A diferença entre alemães, americanos e brasileiros é a coordenação. Nos Estados Unidos, o Departamento de Justiça coordena os processos para que sigam em união, com uma sentença para todos os crimes. As ações são, certa forma, unificadas. No Brasil, as empreiteiras respondem individualmente a vários órgãos reguladores, como Ministério Público, CGU, Receita Federal e Conselho Administrativo de Defesa Econômica (Cade). “Não vale a pena cada órgão fazer um processo de apuração diferente. Seria mais eficiente centralizar, de forma que as empresas tomariam um susto só, em vez de uma sucessão de sustos”, diz Thomas Felsberg, advogado referência na área de falência e recuperação de empresas. “Uma resposta única ajudaria ao público e às empresas, que podem voltar a trabalhar, depois de acertarem suas dívidas”.

Por ora, a tendência é que todas as envolvidas na Lava-Jato sigam estradas parecidas com a da Delta Engenharia, que chegou a ser considerada inidônea, em meio ao escândalo investigado pela CPI do Cachoeira, que apurava envolvimento do bicheiro Carlinhos Cachoeira em esquema de corrupção e exploração de jogos ilegais, enquanto atuava como lobista da empresa. A decisão foi revertida na Justiça. Sua recuperação judicial foi cumprida em janeiro de 2016 e a empresa voltou a operar, mas acabou enrolada em outra frente.

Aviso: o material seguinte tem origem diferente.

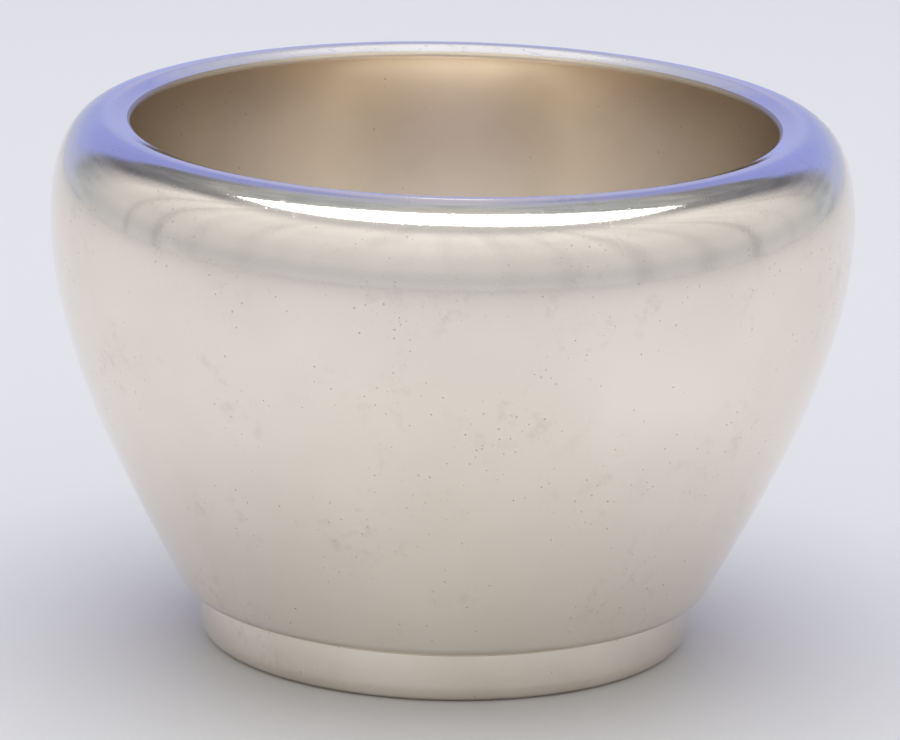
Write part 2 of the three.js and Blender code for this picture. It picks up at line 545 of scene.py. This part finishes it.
def remap(tree, value, from_low, from_high, to_low=0.0, to_high=1.0, smooth=True):
    """The value's range made another, held at both ends."""
    node = tree.nodes.new("ShaderNodeMapRange")
    node.interpolation_type = "SMOOTHSTEP" if smooth else "LINEAR"
    for index, given in enumerate((value, from_low, from_high, to_low, to_high)):
        fill(tree, node, index, given)
    return node.outputs[0]


def noise(tree, label, place, scale=1.0, detail=1.0, roughness=0.5):
    """The strength of a Noise Texture."""
    node = add_node(tree, "ShaderNodeTexNoise", label,
                    Vector=place, Scale=scale, Detail=detail, Roughness=roughness)
    return node.outputs[0]


def ramp(tree, value, stops):
    """A colour ramp with soft steps between stops given as (position, colour)."""
    node = tree.nodes.new("ShaderNodeValToRGB")
    node.color_ramp.interpolation = "EASE"
    elements = node.color_ramp.elements
    while len(elements) < len(stops):
        elements.new(0.5)
    for element, (position, colour) in zip(elements, stops):
        element.position = position
        element.color = (*colour, 1.0)
    fill(tree, node, 0, value)
    return node.outputs[0]


def place_on_piece(tree):
    """The place of a surface point in the piece's own metres."""
    return tree.nodes.new("ShaderNodeTexCoord").outputs["Object"]


def height_of(tree, place):
    """How high a place is."""
    return add_node(tree, "ShaderNodeSeparateXYZ", Vector=place).outputs["Z"]


def new_group(name, inputs, outputs):
    """An empty shader node group with named sockets, and its two end nodes."""
    group = bpy.data.node_groups.new(name, "ShaderNodeTree")
    for socket_name, kind, default in inputs:
        made = group.interface.new_socket(socket_name, in_out="INPUT", socket_type=kind)
        if default is not None:
            made.default_value = default
    for socket_name, kind in outputs:
        group.interface.new_socket(socket_name, in_out="OUTPUT", socket_type=kind)
    start = group.nodes.new("NodeGroupInput")
    end = group.nodes.new("NodeGroupOutput")
    return group, start.outputs, end.inputs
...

O dono da empreiteira, Fernando Cavendish, foi denunciado junto ao operador Adir Assad e Carlinhos Cachoeira por um esquema de lavagem de dinheiro com cifras que chegam a 370 milhões de reais na Lava-Jato. Foram pagas propinas para obras de infraestrutura como a reforma do Estádio do Maracanã, firmado com o governo do Rio de Janeiro, e de ampliação da Marginal Tietê, com o governo de São Paulo. Agora, eles negociam delação para se livrar de novo. Reconhecer os erros e pagar as multas é fácil. Mudar o modus operandi é muito mais difícil. O Brasil está dando um voto de confiança.